In order of time, chronologically

I’m afraid of forgetting, so I record. But merely recording seems like it creates a growing anxiety about the mass of information I have, but cannot easily access.

Tiago Forte designed a course and some principles called Building a Second Brain. It is a meta-system for making notes, organising and developing ideas over time, and last but not least – for being able to retrieve the information later on.

Reading about it and seeing some videos from the course really helped me escape from an information prison I was building for myself.

The prison got ever more difficult to break out of. It had walls of books and articles read and not read (but saved, the worst), films watched, and experiments made. Notes taken in a multitude of post-its, moleskines, napkins, phone note-taking and computer text files.

It was a prison not so much because the walls were so thick they were impossible to break out of, but because their structures were labyrinthine, and growing!

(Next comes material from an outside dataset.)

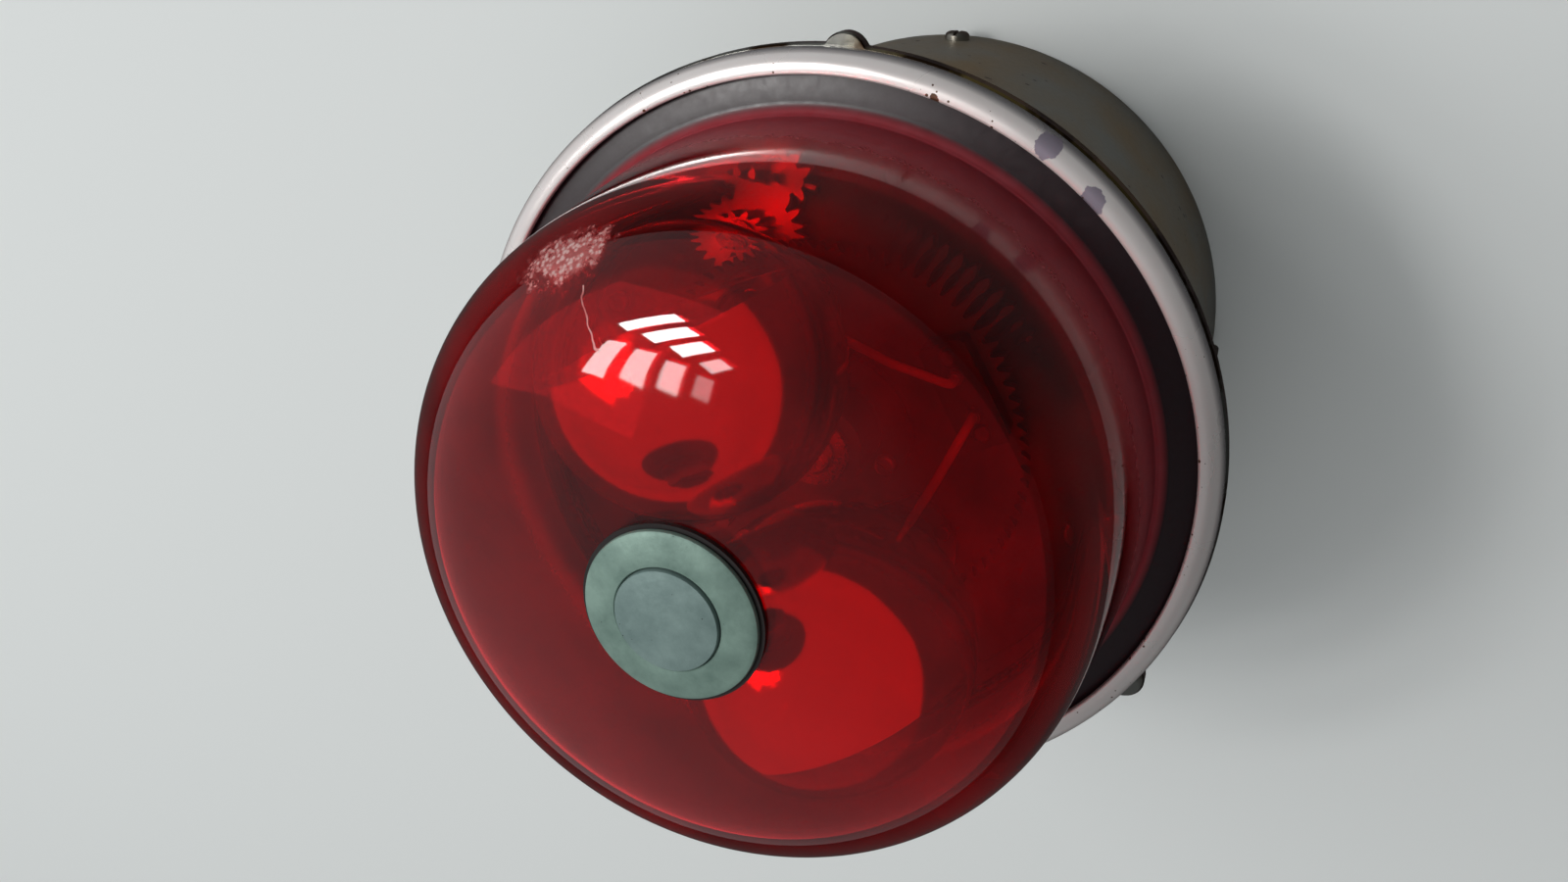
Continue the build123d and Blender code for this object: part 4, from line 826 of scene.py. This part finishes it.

Getting a birds-eye-view is really helpful when you’re in a labyrinth.

And I slowly started to build a more organised path out of the prison. I organised everything in Evernote again (after leaving it for extremely poor performance some time in 2014.)

Evernote seemed to have done some serious work on performance and search, and I was thrilled to have a native, local-first-sync-later application on my mac. The formatting of the notes was customisable. It was fast and predictable.

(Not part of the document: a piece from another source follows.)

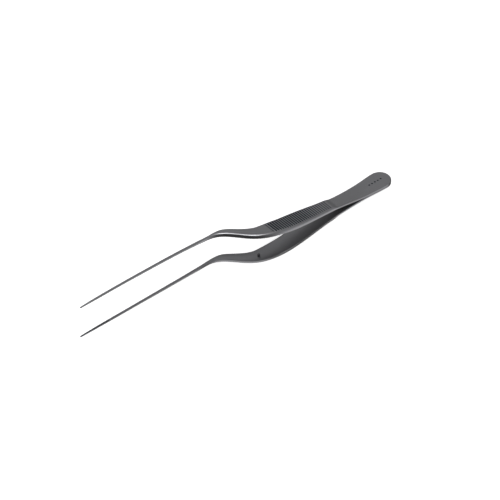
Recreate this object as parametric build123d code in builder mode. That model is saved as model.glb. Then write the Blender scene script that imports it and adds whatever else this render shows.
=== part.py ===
from build123d import *
from math import atan2, cos, sin
import os

# Bayonet-pattern planting tweezers: two forged spring leaves welded together at a rounded heel.
# Each leaf runs from the heel (-X) to its tip (+X). It is a thin spring first, then a thicker
# serrated grip, then it steps sideways towards -Y and ends in a long slender blade.
# The tweezers lie as they do on a table, on the heel's end and on the lower leaf's bow.
# All lengths are millimetres.

# ---- Driving dimensions, measured along and across the leaf from the heel's end ----------------
length = 160.0
heel_radius = 4.9
spring_thickness = 0.95
joined_length = 13.0
splay = 0.111
splay_start = 16.9
grip_start = 31.2
grip_ramp = 3.0
grip_end = 60.4
grip_rise = 0.90
foot_length = 0.8
foot_rise = 0.28
foot_slope = 0.30
grip_swell = 0.50
grip_inner_rise = 0.05
tip_round = 0.3

# Serrations across the grip's outer face: shallow at first, and the last groove is shallow too
groove_pitch = 1.145
groove_count = 28
groove_depth = 0.26
first_groove = 34.8
first_share = 0.5
last_share = 0.6
growing_grooves = 12

# Fine cross serrations on the jaws' inner faces
jaw_pitch = 0.6
jaw_count = 26
jaw_depth = 0.08
first_jaw_groove = 144.0

# Weld seam round the heel's end
weld_height = 0.5
weld_depth = 0.5

# Spring hinge of each leaf: where the flexing neck's rotation is centred
pivot_x = 21.8
pivot_radius = 1.0
pivot_clearance = 0.03

# Guide pin on the lower leaf and its blind socket in the upper leaf
pin_x = 71.2
pin_y = -1.6
pin_radius = 0.575
pin_height = 1.25
pin_seat = 1.1
pin_dome = 0.2
socket_radius = 0.75
socket_depth = 0.8

# Plain row of punched dots on the upper heel
dot_count = 5
dot_pitch = 1.6
dot_radius = 0.4
dot_depth = 0.12
dot_row_x = 7.6

# Where the lower leaf's bow touches the table
bow_x = 61.7

# ---- Outline and side profile as stations: (distance from heel, offset, slope) ------------------
side_step = [
    (heel_radius, -heel_radius, 0.0),
    (14.4, -4.15, 0.07),
    (30.4, -3.10, -0.015),
    (56.4, -4.45, 0.0),
    (69.4, -5.65, -0.14),
    (76.4, -9.40, -0.835),
    (83.4, -13.95, -0.18),
    (92.4, -14.20, -0.025),
    (120.0, -14.50, 0.0),
    (length - tip_round, -14.1, 0.045),
]
side_back = [
    (heel_radius, heel_radius, 0.0),
    (14.4, 4.50, -0.04),
    (30.4, 3.70, -0.02),
    (54.4, 4.30, -0.02),
    (66.4, 2.75, -0.235),
    (76.4, -2.85, -1.0),
    (84.4, -10.95, -0.645),
    (91.0, -12.75, -0.04),
    (120.0, -13.35, -0.01),
    (length - tip_round, -13.4, -0.01),
]


def spring_line(x):
    """Height of the splayed leaf's inner face above the mid-plane, before the grip's thickening."""
    return splay * (x - splay_start)


splay_end = 2 * splay_start - joined_length
inner_face = [
    (joined_length, 0.0, 0.0),
    (splay_end, spring_line(splay_end), splay),
    (33.0, spring_line(33.0), splay),
    (39.0, spring_line(39.0) - grip_inner_rise, splay),
    (grip_end, spring_line(grip_end) - grip_inner_rise, splay),
    (70.8, 5.65, 0.07),
    (77.4, 6.00, 0.04),
    (84.4, 6.15, 0.04),
    (91.0, 6.58, 0.08),
    (102.4, 7.25, 0.04),
    (128.0, 7.75, 0.02),
    (length, 7.92, 0.005),
]
grip_top = spring_thickness + grip_rise
foot_end = grip_start + foot_length
ramp_end = grip_start + grip_ramp
swell_slope = splay + grip_swell / (grip_end - ramp_end)
outer_face = [
    (joined_length, spring_thickness, 0.0),
    (splay_end, spring_line(splay_end) + spring_thickness, splay),
    (grip_start, spring_line(grip_start) + spring_thickness, splay),
    (foot_end, spring_line(foot_end) + spring_thickness + foot_rise, splay + foot_slope),
    (ramp_end, spring_line(ramp_end) + grip_top, swell_slope),
    (grip_end, spring_line(grip_end) + grip_top + grip_swell, swell_slope),
    (70.8, 7.85, 0.055),
    (77.4, 8.10, 0.045),
    (84.4, 8.12, -0.01),
    (91.0, 8.10, -0.01),
    (102.4, 8.25, 0.03),
    (128.0, 8.62, 0.005),
    (length, 8.50, -0.015),
]


def height_at(stations, x):
    """Offset of the cubic curve through the stations at distance x from the heel."""
    for (x0, y0, m0), (x1, y1, m1) in zip(stations, stations[1:]):
        if x0 <= x <= x1:
            span = x1 - x0
            t = (x - x0) / span
            start = (1 + 2 * t) * (1 - t) ** 2 * y0 + t * (1 - t) ** 2 * span * m0
            end = t * t * (3 - 2 * t) * y1 + t * t * (t - 1) * span * m1
            return start + end
    raise ValueError(f"{x} is outside the stations")


# ---- Placement: the mid-plane between the leaves tilts so that heel and bow stand on Z = 0 ------
bow_height = height_at(outer_face, bow_x)
tilt = atan2(bow_height - spring_thickness, bow_x)
tip_reach = length * cos(tilt) + outer_face[-1][1] * sin(tilt)
heel_reach = spring_thickness * sin(tilt)
blade_side = max(-y for _, y, _ in side_step)
heel_end = Vector(
    -(tip_reach - heel_reach) / 2,
    (blade_side - heel_radius) / 2,
    spring_thickness * cos(tilt),
)
along = Vector(cos(tilt), 0, sin(tilt))
upward = Vector(-sin(tilt), 0, cos(tilt))
mid_plane = Plane(origin=heel_end, x_dir=along, z_dir=upward)
side_plane = Plane(origin=heel_end, x_dir=along, z_dir=(0, -1, 0))
pivot_height = spring_line(pivot_x) + spring_thickness / 2

# Working sizes that reach past the leaf on every side
blank_height = 12.0
blank_width = 20.0
overrun = 2 * length


def cubic_chain(stations):
    """Adds the cubic curve through the stations to the current line, one Bezier per span."""
    for (x0, y0, m0), (x1, y1, m1) in zip(stations, stations[1:]):
        third = (x1 - x0) / 3
        Bezier((x0, y0), (x0 + third, y0 + m0 * third), (x1 - third, y1 - m1 * third), (x1, y1))


def faced(stations, facing):
    """The same stations for the leaf above (+1) or below (-1) the mid-plane."""
    return [(x, facing * z, facing * slope) for x, z, slope in stations]


# Plan outline of a leaf, shared by both
with BuildSketch(mid_plane) as outline:
    with BuildLine():
        cubic_chain(side_step)
        cubic_chain(side_back)
        ThreePointArc((heel_radius, -heel_radius), (0, 0), (heel_radius, heel_radius))
        tip_mid = (side_step[-1][1] + side_back[-1][1]) / 2
        ThreePointArc(
            side_step[-1][:2],
            (length, tip_mid),
            side_back[-1][:2],
        )
    make_face()


def side_profile(facing):
    """Side view of a leaf: its thickness and its bow away from the mid-plane."""
    inner = faced(inner_face, facing)
    outer = faced(outer_face, facing)
    with BuildSketch(side_plane) as profile:
        with BuildLine():
            Line((0, 0), inner[0][:2])
            cubic_chain(inner)
            Line(inner[-1][:2], outer[-1][:2])
            cubic_chain(outer)
            Line(outer[0][:2], (0, outer[0][1]))
            Line((0, outer[0][1]), (0, 0))
        make_face()
    return profile.sketch


def groove_comb(face, first, pitch, depths, facing):
    """Side view of a row of V grooves in a face; depths are positive away from the mid-plane."""
    with BuildSketch(side_plane) as comb:
        for groove, depth in enumerate(depths):
            middle = first + groove * pitch
            left = middle - pitch / 2
            right = middle + pitch / 2
            points = [
                (left, height_at(face, left)),
                (middle, height_at(face, middle) + depth),
                (right, height_at(face, right)),
                (right, height_at(face, right) - depth),
                (left, height_at(face, left) - depth),
            ]
            with BuildLine():
                Polyline(*[(x, facing * z) for x, z in points], close=True)
            make_face()
    return comb.sketch


def serrations(facing):
    """Side view of the metal taken out between the ridges of a grip's outer face."""
    shares = [min(1, first_share + (1 - first_share) * i / growing_grooves) for i in range(groove_count)]
    shares[-1] = last_share
    depths = [-groove_depth * share for share in shares]
    return groove_comb(outer_face, first_groove, groove_pitch, depths, facing)


def jaw_serrations(facing):
    """Side view of the metal taken out of a jaw's inner face."""
    return groove_comb(inner_face, first_jaw_groove, jaw_pitch, [jaw_depth] * jaw_count, facing)


def behind_hinge(facing):
    """Side view of what an arm leaves out: all up to the hinge, but not the disc it turns in."""
    with BuildSketch(side_plane) as window:
        with Locations((pivot_x - overrun / 2, facing * blank_height / 2)):
            Rectangle(overrun, blank_height)
        with Locations((pivot_x, facing * pivot_height)):
            Circle(pivot_radius, mode=Mode.SUBTRACT)
    return window.sketch


def ahead_of_hinge(facing):
    """Side view of what a heel leaves out: all past the hinge, and the arm's disc with clearance."""
    with BuildSketch(side_plane) as window:
        with Locations((pivot_x + overrun / 2, facing * blank_height / 2)):
            Rectangle(overrun, blank_height)
        with Locations((pivot_x, facing * pivot_height)):
            Circle(pivot_radius + pivot_clearance)
    return window.sketch


def leaf_blank(facing):
    """The whole forged leaf: the outline in plan, cut to the side profile."""
    with BuildPart() as blank:
        extrude(outline.sketch, amount=facing * blank_height)
        extrude(side_profile(facing), amount=blank_width, both=True, mode=Mode.INTERSECT)
    return blank.part


def cut_across(side_view):
    """Cuts the current part right across its width with a side-view sketch."""
    extrude(side_view, amount=blank_width, both=True, mode=Mode.SUBTRACT)


upper_leaf = leaf_blank(1)
lower_leaf = leaf_blank(-1)

# Weld seam: a band let into both leaves round the heel's end, ground flush
weld_plane = mid_plane.offset(-weld_height / 2)
with BuildPart() as heel_weld:
    with BuildSketch(weld_plane):
        with BuildLine():
            ThreePointArc((heel_radius, -heel_radius), (0, 0), (heel_radius, heel_radius))
            Line((heel_radius, heel_radius), (heel_radius, heel_radius - weld_depth))
            ThreePointArc(
                (heel_radius, heel_radius - weld_depth),
                (weld_depth, 0),
                (heel_radius, weld_depth - heel_radius),
            )
            Line((heel_radius, weld_depth - heel_radius), (heel_radius, -heel_radius))
        make_face()
    extrude(amount=weld_height)
heel_weld.part.label = "heel_weld"

# Upper heel: the joined end and the neck up to the spring hinge, with the punched dots
dot_plane = mid_plane.offset(spring_thickness)
with BuildPart() as upper_heel:
    add(upper_leaf)
    cut_across(ahead_of_hinge(1))
    add(heel_weld.part, mode=Mode.SUBTRACT)
    with BuildSketch(dot_plane):
        with Locations((dot_row_x, 0)):
            with GridLocations(dot_pitch, 0, dot_count, 1):
                Circle(dot_radius)
    extrude(amount=-dot_depth, mode=Mode.SUBTRACT)
upper_heel.part.label = "upper_heel"

# Lower heel: the same, plain
with BuildPart() as lower_heel:
    add(lower_leaf)
    cut_across(ahead_of_hinge(-1))
    add(heel_weld.part, mode=Mode.SUBTRACT)
lower_heel.part.label = "lower_heel"

# Upper arm: neck, serrated grip, sideways step and blade, with the blind socket for the pin
upper_face_plane = mid_plane.offset(height_at(inner_face, pin_x) + socket_depth)
with BuildPart() as upper_arm:
    add(upper_leaf)
    cut_across(behind_hinge(1))
    cut_across(serrations(1))
    cut_across(jaw_serrations(1))
    with BuildSketch(upper_face_plane):
        with Locations((pin_x, pin_y)):
            Circle(socket_radius)
    extrude(amount=-2 * socket_depth, mode=Mode.SUBTRACT)
upper_arm.part.label = "upper_arm"

# Guide pin: a short stub with a domed end, pressed into the lower leaf
pin_foot = -height_at(inner_face, pin_x) - pin_seat
with BuildPart() as guide_pin:
    with BuildSketch(mid_plane.offset(pin_foot)):
        with Locations((pin_x, pin_y)):
            Circle(pin_radius)
    extrude(amount=pin_seat + pin_height)
    crown = guide_pin.edges().filter_by(GeomType.CIRCLE).sort_by(Axis.Z)[-1]
    fillet(crown, pin_dome)
guide_pin.part.label = "guide_pin"

# Lower arm: the mirrored arm, bored for the guide pin
with BuildPart() as lower_arm:
    add(lower_leaf)
    cut_across(behind_hinge(-1))
    cut_across(serrations(-1))
    cut_across(jaw_serrations(-1))
    with BuildSketch(mid_plane.offset(pin_foot)):
        with Locations((pin_x, pin_y)):
            Circle(pin_radius)
    extrude(amount=pin_seat + pin_height, mode=Mode.SUBTRACT)
lower_arm.part.label = "lower_arm"

os.makedirs("parts", exist_ok=True)
for piece in (upper_heel, lower_heel, heel_weld, upper_arm, lower_arm, guide_pin):
    export_step(piece.part, f"parts/{piece.part.label}.step")
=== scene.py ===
import bisect
from math import atan2, cos, pi, radians, sin, sqrt

import bmesh
import bpy
from mathutils import Matrix, Vector


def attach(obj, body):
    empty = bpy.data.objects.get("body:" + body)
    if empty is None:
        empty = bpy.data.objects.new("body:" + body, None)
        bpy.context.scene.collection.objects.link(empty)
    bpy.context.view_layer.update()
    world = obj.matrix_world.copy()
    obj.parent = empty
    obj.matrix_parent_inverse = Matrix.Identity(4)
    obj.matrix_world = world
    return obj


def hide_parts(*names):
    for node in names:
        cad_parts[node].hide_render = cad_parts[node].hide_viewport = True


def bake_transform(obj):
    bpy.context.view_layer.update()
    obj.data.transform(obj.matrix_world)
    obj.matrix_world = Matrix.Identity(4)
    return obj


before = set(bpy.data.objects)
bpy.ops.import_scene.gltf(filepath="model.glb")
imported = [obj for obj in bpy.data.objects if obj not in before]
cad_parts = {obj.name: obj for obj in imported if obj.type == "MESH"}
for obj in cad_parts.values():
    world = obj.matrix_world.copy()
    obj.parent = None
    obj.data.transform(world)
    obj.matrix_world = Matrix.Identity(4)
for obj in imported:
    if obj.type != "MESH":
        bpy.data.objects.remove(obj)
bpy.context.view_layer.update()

# ---- Leaf dimensions, in millimetres from the heel's end, as in the CAD part ---------------------
MM = 0.001
LENGTH = 160.0
HEEL_RADIUS = 4.9
SPRING_THICKNESS = 0.95
JOINED_LENGTH = 13.0
SPLAY = 0.111
SPLAY_START = 16.9
GRIP_START = 31.2
GRIP_RAMP = 3.0
GRIP_END = 60.4
GRIP_RISE = 0.90
FOOT_LENGTH = 0.8
FOOT_RISE = 0.28
FOOT_SLOPE = 0.30
GRIP_SWELL = 0.50
GRIP_INNER_RISE = 0.05
TIP_ROUND = 0.3

GROOVE_PITCH = 1.145
GROOVE_COUNT = 28
GROOVE_DEPTH = 0.26
FIRST_GROOVE = 34.8
FIRST_SHARE = 0.5
LAST_SHARE = 0.6
GROWING_GROOVES = 12
JAW_PITCH = 0.6
JAW_COUNT = 26
JAW_DEPTH = 0.08
FIRST_JAW_GROOVE = 144.0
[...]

The mobile app (on Android) had it’s flaws, but it was native, and booted up relatively quickly.


I kept on collecting things, and trying to make notes out of them. Building up a sort of knowledge base with a mixutre of my own and other people’s research.

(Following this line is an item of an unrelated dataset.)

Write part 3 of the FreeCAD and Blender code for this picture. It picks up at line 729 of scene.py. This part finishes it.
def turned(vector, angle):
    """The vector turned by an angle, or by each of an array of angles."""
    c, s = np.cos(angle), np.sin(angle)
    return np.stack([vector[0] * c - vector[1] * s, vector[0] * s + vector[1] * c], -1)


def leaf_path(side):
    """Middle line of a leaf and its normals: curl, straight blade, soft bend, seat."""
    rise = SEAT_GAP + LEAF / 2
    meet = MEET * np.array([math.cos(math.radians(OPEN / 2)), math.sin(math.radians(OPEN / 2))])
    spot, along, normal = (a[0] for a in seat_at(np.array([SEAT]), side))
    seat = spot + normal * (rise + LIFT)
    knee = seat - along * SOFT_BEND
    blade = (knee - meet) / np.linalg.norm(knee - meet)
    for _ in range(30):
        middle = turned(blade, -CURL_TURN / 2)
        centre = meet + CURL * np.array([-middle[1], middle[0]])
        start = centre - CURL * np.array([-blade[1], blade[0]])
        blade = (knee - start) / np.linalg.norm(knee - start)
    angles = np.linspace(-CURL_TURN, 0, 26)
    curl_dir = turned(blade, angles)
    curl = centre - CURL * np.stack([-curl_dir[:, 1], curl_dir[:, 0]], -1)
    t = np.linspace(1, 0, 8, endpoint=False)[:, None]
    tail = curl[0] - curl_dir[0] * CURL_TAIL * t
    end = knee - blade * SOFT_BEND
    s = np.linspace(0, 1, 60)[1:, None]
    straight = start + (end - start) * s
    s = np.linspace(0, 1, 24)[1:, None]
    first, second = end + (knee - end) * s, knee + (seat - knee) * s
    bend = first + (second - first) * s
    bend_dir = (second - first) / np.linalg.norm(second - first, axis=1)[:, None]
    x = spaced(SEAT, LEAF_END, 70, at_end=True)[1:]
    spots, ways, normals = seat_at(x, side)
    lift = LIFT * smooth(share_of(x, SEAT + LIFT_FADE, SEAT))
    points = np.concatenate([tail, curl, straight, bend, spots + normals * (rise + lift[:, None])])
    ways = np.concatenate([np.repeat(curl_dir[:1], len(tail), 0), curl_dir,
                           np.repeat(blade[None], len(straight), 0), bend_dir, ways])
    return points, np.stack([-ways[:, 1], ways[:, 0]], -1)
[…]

Something about the meta-structure I had relearned through Tiago helped me stay on track and develop and cull notes.

Most importantly, I was able to find the information I had put in there. I knew where to look, and how to retrieve it, and when I did it was in a self-digested format, perfect for future selves.

But then came the big switch. Evernote was phasing out their native applications in favour of cross-platform Electron-based software.

I was no longer able to quickly retrieve files. I constantly had race-conditions in the editor when trying to type. The cursor suddenly placed itself in front of the previous word!

Not only had they made the search totally unpredictable, they also made typing, TYPING, unpredictable.

I felt the walls of the labyrinth amassing around me.

It was time to think.


I started questioning whether or not the way I used Evernote was healthy. I realised that what seemed like such a stable, quality product was actually incredibly frail, and that my information, my ‘second brain’, was even more vulnerable than the product that had encapsulated it.

Blaming Evernote would do no good, so I took ownership of the situation and asked myself if there were better ways of doing this – of building a personal knowledge-base of easily retrievable, digested information.


To be continued… Graphs vs chronology…


I don’t remember things chronologically. I don’t compartmentalize chronologically. Why should my output be based purely on chronology?

There’s a difference between chronology of observation and chronology of revisiting. It might be interesting to see what I’ve recently visited.